**Material provided**
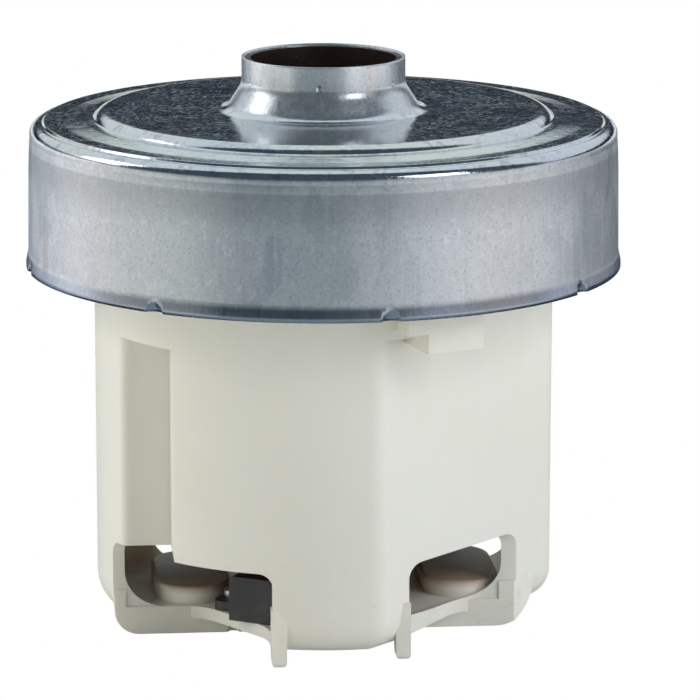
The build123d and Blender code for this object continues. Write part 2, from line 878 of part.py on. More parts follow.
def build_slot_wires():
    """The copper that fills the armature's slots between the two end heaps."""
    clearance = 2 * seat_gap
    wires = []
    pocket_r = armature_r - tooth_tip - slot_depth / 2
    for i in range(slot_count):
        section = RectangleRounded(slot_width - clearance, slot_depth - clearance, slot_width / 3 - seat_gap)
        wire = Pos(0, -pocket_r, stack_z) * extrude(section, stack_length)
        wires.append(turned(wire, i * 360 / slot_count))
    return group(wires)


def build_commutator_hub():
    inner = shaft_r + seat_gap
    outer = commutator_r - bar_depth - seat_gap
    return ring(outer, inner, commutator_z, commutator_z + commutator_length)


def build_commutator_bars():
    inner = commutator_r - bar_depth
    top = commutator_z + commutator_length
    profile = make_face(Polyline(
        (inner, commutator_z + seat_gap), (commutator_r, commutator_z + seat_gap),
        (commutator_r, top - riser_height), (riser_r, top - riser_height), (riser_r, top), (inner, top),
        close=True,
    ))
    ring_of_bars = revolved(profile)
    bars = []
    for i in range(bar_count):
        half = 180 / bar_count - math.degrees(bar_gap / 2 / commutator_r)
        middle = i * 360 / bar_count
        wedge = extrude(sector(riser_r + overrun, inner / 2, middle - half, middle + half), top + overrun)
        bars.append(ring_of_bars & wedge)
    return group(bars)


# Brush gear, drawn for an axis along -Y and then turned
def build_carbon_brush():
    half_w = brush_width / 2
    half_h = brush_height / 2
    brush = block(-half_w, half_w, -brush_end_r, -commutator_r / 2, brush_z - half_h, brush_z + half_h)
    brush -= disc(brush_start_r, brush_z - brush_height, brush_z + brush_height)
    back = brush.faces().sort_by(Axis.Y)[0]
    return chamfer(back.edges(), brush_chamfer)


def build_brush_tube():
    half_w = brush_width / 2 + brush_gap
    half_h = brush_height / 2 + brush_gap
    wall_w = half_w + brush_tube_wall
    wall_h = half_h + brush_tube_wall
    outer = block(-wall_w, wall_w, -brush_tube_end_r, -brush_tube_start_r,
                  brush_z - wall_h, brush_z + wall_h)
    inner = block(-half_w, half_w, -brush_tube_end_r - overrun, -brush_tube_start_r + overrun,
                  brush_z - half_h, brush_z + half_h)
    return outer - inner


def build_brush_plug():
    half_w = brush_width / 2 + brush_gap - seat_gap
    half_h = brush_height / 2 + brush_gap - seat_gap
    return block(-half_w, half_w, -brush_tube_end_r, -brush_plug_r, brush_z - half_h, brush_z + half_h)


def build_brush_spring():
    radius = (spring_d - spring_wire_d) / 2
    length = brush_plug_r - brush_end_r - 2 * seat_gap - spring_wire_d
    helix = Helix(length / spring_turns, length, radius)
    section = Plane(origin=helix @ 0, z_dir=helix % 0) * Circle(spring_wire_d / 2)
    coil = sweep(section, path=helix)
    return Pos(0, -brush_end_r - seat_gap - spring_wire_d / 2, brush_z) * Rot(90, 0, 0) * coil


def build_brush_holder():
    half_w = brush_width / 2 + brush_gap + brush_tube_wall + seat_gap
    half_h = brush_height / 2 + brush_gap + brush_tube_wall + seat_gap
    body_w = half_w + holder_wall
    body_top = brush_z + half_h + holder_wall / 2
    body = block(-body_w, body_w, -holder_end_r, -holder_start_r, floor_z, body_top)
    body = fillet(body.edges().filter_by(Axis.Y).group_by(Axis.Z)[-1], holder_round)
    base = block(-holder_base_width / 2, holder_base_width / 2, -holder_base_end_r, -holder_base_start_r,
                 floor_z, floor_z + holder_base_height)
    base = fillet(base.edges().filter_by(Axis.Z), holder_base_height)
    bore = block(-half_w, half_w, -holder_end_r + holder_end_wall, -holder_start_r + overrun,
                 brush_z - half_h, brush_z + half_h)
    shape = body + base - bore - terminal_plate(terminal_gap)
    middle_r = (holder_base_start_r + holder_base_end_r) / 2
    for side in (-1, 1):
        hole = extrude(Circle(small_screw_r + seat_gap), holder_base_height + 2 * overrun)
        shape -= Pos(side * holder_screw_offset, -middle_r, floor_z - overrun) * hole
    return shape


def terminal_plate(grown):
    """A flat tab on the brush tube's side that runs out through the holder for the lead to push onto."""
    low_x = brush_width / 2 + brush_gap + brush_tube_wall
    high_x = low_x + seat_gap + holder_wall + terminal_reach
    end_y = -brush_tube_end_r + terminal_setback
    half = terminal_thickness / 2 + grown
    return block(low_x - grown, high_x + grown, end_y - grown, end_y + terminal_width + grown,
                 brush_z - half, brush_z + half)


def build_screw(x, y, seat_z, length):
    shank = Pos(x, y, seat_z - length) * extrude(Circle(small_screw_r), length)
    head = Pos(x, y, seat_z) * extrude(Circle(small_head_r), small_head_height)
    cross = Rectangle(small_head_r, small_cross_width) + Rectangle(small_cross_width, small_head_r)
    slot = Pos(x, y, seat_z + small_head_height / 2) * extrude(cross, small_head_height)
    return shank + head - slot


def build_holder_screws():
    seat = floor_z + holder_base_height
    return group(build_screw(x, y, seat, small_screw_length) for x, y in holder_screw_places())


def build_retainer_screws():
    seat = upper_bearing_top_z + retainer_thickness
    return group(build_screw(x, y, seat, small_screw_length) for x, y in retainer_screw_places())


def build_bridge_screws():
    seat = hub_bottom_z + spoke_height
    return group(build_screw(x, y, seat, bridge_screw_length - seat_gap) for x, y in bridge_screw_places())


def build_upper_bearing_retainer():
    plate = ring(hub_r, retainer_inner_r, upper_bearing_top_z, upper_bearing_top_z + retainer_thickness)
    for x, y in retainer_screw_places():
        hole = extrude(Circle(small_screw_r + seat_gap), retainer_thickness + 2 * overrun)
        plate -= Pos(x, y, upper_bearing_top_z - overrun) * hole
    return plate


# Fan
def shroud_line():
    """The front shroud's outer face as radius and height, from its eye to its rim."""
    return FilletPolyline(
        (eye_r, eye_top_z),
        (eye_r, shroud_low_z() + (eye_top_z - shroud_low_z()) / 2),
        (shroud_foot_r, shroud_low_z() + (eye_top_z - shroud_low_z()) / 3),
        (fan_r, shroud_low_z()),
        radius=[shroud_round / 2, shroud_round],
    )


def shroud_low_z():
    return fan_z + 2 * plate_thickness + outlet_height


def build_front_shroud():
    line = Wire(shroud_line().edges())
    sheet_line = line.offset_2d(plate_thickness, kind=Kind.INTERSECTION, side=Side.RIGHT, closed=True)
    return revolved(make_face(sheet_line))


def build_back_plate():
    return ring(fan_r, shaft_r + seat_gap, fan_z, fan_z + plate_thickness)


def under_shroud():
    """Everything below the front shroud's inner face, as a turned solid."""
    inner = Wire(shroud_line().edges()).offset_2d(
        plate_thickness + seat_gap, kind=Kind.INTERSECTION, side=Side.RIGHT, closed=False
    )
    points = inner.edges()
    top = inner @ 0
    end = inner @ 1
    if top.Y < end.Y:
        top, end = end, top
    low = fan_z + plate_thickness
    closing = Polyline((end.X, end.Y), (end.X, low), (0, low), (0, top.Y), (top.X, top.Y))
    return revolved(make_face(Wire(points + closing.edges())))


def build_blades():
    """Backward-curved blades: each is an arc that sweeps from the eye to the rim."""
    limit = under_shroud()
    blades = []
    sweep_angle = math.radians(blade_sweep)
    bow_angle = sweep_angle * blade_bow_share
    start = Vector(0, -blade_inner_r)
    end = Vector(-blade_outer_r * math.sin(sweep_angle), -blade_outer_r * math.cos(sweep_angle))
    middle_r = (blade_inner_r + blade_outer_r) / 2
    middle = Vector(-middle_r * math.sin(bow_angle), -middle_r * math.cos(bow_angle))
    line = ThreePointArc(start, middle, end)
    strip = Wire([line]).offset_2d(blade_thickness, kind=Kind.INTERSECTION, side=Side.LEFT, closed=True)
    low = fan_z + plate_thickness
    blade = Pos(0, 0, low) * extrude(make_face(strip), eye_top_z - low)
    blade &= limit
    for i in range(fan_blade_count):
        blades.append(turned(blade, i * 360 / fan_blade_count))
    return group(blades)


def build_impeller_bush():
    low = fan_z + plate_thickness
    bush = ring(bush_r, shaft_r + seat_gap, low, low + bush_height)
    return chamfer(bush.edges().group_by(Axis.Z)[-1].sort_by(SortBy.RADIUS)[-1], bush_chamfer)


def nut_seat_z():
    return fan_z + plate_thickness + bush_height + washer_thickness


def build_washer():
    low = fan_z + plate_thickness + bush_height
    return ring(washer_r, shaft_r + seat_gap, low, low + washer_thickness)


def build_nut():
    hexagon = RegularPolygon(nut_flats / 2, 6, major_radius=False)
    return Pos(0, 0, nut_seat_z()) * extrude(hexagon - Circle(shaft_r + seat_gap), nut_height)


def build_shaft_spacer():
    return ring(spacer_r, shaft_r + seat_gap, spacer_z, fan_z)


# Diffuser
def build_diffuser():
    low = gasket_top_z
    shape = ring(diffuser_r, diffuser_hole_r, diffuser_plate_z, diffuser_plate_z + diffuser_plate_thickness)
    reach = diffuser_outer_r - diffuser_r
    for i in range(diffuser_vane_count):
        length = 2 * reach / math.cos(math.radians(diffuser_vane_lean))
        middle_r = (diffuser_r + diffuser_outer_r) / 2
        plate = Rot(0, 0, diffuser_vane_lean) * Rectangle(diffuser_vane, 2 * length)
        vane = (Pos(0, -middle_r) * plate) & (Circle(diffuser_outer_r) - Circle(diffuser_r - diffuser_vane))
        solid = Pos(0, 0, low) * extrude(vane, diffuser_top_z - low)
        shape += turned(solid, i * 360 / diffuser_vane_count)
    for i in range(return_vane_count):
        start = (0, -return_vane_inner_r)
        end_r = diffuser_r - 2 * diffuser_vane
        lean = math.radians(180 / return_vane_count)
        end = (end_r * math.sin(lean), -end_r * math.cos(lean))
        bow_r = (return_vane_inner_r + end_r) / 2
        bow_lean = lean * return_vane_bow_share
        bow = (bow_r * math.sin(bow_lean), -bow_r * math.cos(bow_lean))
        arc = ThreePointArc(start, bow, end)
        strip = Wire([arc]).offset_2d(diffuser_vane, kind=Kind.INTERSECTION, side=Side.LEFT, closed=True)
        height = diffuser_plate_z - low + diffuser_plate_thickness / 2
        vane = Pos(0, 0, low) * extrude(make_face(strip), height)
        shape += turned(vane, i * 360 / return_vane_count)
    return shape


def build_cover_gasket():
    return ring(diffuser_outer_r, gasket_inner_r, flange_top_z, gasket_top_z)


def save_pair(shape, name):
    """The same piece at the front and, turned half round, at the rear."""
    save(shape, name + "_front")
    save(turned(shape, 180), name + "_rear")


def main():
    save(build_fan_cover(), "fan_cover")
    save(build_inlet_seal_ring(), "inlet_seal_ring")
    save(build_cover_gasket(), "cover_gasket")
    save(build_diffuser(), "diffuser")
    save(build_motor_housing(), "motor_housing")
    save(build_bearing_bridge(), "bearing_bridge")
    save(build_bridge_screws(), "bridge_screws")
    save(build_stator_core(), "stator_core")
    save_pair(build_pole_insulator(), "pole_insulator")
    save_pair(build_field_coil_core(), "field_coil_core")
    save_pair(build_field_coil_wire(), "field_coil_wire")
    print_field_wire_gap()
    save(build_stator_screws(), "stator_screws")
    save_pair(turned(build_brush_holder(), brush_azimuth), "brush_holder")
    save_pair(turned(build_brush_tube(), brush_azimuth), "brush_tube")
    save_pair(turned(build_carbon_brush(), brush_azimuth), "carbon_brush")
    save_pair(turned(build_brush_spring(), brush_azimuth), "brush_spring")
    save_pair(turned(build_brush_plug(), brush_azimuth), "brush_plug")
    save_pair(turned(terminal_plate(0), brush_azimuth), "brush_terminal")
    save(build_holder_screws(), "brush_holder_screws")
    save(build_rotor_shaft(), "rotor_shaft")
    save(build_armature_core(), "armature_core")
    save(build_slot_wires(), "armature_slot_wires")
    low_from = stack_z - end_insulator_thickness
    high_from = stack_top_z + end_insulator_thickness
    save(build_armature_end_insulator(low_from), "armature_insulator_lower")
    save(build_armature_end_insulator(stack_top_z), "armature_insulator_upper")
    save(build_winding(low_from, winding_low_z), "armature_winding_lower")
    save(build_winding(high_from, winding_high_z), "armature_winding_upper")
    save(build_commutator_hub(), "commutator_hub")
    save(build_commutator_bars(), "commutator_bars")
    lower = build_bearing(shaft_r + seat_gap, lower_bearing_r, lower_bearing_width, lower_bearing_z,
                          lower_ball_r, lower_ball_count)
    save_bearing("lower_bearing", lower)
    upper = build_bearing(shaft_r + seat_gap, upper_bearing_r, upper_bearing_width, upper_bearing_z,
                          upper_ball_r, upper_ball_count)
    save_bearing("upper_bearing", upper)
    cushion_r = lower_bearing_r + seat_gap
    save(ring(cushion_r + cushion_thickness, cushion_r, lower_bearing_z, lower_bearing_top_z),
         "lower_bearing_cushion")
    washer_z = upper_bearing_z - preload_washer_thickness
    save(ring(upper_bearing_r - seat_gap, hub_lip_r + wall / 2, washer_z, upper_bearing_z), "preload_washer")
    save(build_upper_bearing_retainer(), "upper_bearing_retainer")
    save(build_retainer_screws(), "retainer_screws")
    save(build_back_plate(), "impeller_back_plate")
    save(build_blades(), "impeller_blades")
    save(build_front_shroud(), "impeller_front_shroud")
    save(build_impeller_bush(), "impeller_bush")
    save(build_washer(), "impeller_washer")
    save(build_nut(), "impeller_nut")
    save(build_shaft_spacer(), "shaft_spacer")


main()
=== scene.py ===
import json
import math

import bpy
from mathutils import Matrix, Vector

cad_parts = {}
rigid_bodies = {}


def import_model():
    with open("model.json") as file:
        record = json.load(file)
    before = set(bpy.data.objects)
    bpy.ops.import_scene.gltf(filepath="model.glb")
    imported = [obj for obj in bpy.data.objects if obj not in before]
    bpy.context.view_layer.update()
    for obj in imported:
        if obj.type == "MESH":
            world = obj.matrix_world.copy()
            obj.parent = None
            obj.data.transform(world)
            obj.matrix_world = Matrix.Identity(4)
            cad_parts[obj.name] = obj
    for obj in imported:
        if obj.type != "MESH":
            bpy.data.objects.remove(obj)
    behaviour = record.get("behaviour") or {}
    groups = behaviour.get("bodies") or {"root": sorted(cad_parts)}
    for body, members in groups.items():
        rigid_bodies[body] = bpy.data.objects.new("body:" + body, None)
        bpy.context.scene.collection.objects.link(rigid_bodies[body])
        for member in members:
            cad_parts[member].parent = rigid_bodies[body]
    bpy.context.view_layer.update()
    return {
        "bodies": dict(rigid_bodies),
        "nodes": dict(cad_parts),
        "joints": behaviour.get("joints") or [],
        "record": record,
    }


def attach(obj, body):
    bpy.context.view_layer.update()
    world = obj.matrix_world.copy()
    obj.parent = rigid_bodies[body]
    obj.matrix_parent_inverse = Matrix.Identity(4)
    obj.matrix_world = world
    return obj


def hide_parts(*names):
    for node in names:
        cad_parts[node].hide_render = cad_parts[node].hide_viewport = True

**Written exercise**
Which lines above run from the one containing "save(ring(upper_bearing_r - seat_gap, hub_lip_r" down to the one containing "obj.parent = None"? Repeat exactly those, both ends included, and nothing else.

**Task answer**
    save(ring(upper_bearing_r - seat_gap, hub_lip_r + wall / 2, washer_z, upper_bearing_z), "preload_washer")
    save(build_upper_bearing_retainer(), "upper_bearing_retainer")
    save(build_retainer_screws(), "retainer_screws")
    save(build_back_plate(), "impeller_back_plate")
    save(build_blades(), "impeller_blades")
    save(build_front_shroud(), "impeller_front_shroud")
    save(build_impeller_bush(), "impeller_bush")
    save(build_washer(), "impeller_washer")
    save(build_nut(), "impeller_nut")
    save(build_shaft_spacer(), "shaft_spacer")


main()
=== scene.py ===
import json
import math

import bpy
from mathutils import Matrix, Vector

cad_parts = {}
rigid_bodies = {}


def import_model():
    with open("model.json") as file:
        record = json.load(file)
    before = set(bpy.data.objects)
    bpy.ops.import_scene.gltf(filepath="model.glb")
    imported = [obj for obj in bpy.data.objects if obj not in before]
    bpy.context.view_layer.update()
    for obj in imported:
        if obj.type == "MESH":
            world = obj.matrix_world.copy()
            obj.parent = None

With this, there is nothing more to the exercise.